I grunted a sort of unintelligible mumble. Because truth be told, I did know her. I had been her. Tekel and Ursch had been my loyal SydCat guard.
I had worn the soft leathers the woman before currently had on, and I had felt what it felt to kill an enemy in cold blood. I had felt her power course through my veins and the pulse of the serpents twined around my arm like minions glowing with the excess of my power quivering beneath my skin. Seeing and hearing and reporting back to me like the loyal servants they are.
I knew what it was like to breathe in and out knowing that nothing could stop me. That no creature could withstand the brutal force of my will. I relished and coveted that strength. I could taste how much I wanted it on my tongue and my skin twitched with my desire to possess it. I felt like an addict circling around my own special kind of poison.
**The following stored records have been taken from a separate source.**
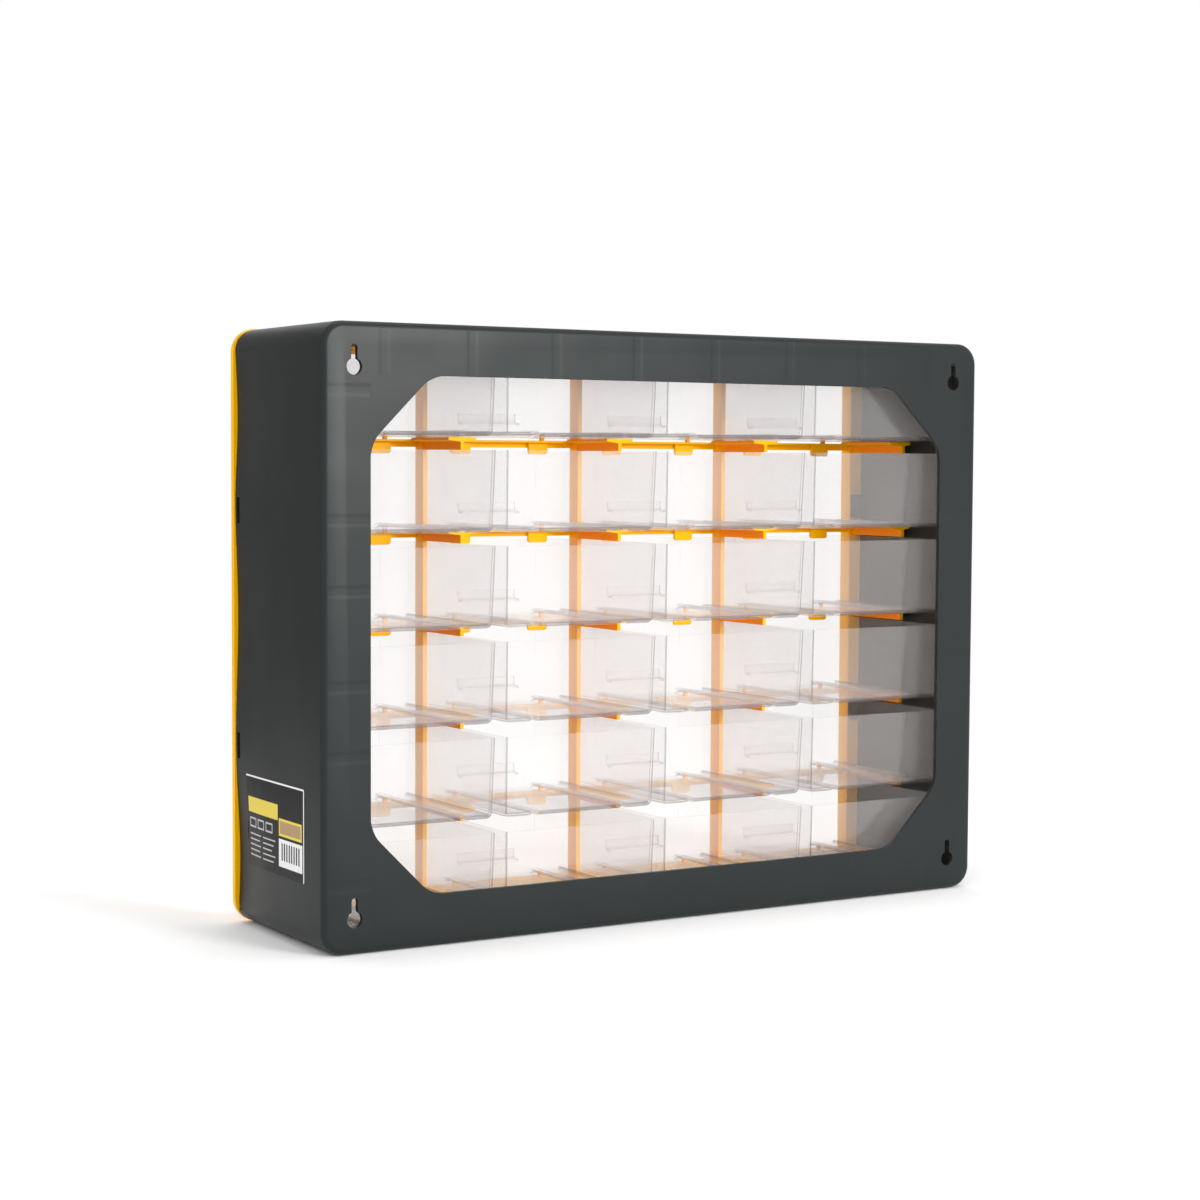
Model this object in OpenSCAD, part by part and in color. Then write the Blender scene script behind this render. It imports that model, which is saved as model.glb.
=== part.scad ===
// Wall-mounted parts bin cabinet: a moulded housing with an open rear window, a one-piece
// front frame with T-section runners, and 24 clear drawers in four columns of six rows.
// X runs along the width, Y from the front (-) to the wall (+), Z up from the underside.
// Millimetres. The origin is the middle of the footprint, on the surface it stands on.

/* [Cabinet] */
// Width over the front frame
cabinet_w = 500; // [496:1:520]
// Height over the front frame
cabinet_h = 380; // [378:1:400]
// Depth from the frame's front face to the back panel
cabinet_d = 137; // [130:1:160]

/* [Front frame] */
// Distance between two column centres
col_pitch = 119; // [116:0.5:119]
// Distance between two row floors
row_pitch = 60; // [58:0.5:60]
// Height of the lowest sill above the underside
sill_h = 10.85; // [10:0.05:12]
// Width of the upright posts between columns
post_w = 3.2; // [2.5:0.1:4]
// Height of the crossbars between rows
bar_h = 4.9; // [4:0.1:6]
// Depth of the grid of posts and crossbars
grid_d = 10.9; // [9:0.1:12]
// How far the grid stands back from the lip's front face
grid_set = 5.5; // [3:0.1:6]
// Depth of the frame's outer lip, which covers the housing's front edge
lip_d = 5.7; // [4:0.1:7]
// How far the lip stands proud of the housing
lip_proud = 0.6; // [0.3:0.1:1.5]

/* [Runners] */
// Length of the runners behind the grid
runner_l = 52; // [30:1:70]
// Width of a runner's flange
flange_w = 20; // [16:0.1:24]
// Thickness of a runner's web
web_t = 2.4; // [1.6:0.1:3]
// Height of the flange above the sill
flange_rise = 1.1; // [0.8:0.1:1.5]

/* [Drawers] */
// Width of a drawer over its rim
drawer_w = 113; // [104:0.5:113.5]
// Height of a drawer
drawer_h = 51.5; // [44:0.5:52]
// Length of a drawer from its front face to its rear wall
drawer_l = 122.3; // [100:0.1:124]
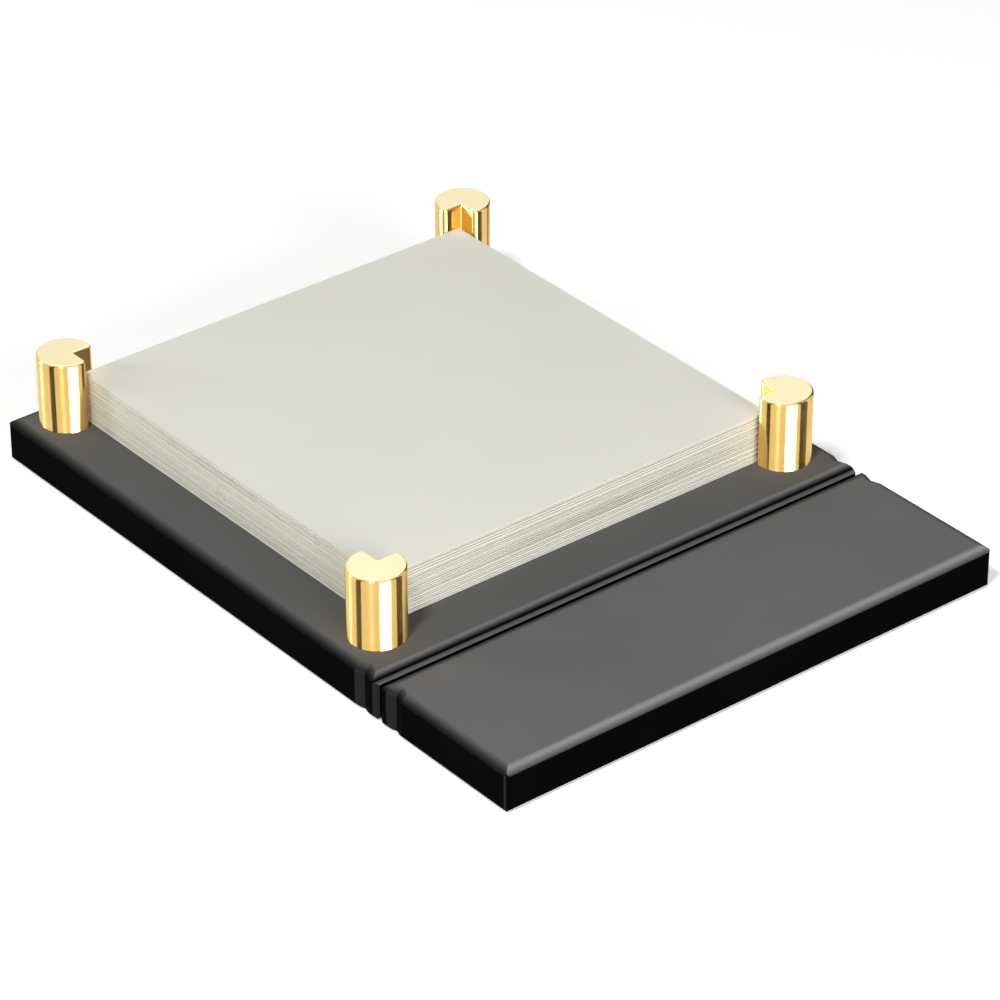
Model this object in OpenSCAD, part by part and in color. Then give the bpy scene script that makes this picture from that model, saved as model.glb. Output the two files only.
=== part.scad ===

The woman smiled at me, that kind of smile that sends chills up through your shoulder blades. “What do you call me, when I fill your thoughts?” asked the woman. The dragons twisting around her forearms spiraled, looping to face me, not quite in unison. Their color shifted from blue to an iridescent green. Four glowing reptilian eyes blinked to stare into mine. I shivered.
“I’m sorry,” I said, the sound of my voice coming as a complete surprise. My mind was so far behind processing the scene I think my mouth just decided to strike out alone.
“I’m not sure what to call you that is the most polite.” I spoke with wide open eyes and what I hoped was a sufficiently humble expression. There was zero way I wanted to upset the woman or her two sharp-toothed and gigantic Sydcats.
“You may call me Cornelia,” said the woman after a pause. “Most call me Queen and grovel at my feet. But you. You are, of course a friend of the family.”
I tried not to act surprised. “A friend of the family?” I repeated, hoping for some clarification.
Tekel licked his teeth with a blood-red tongue and Ursch cocked his head to the side.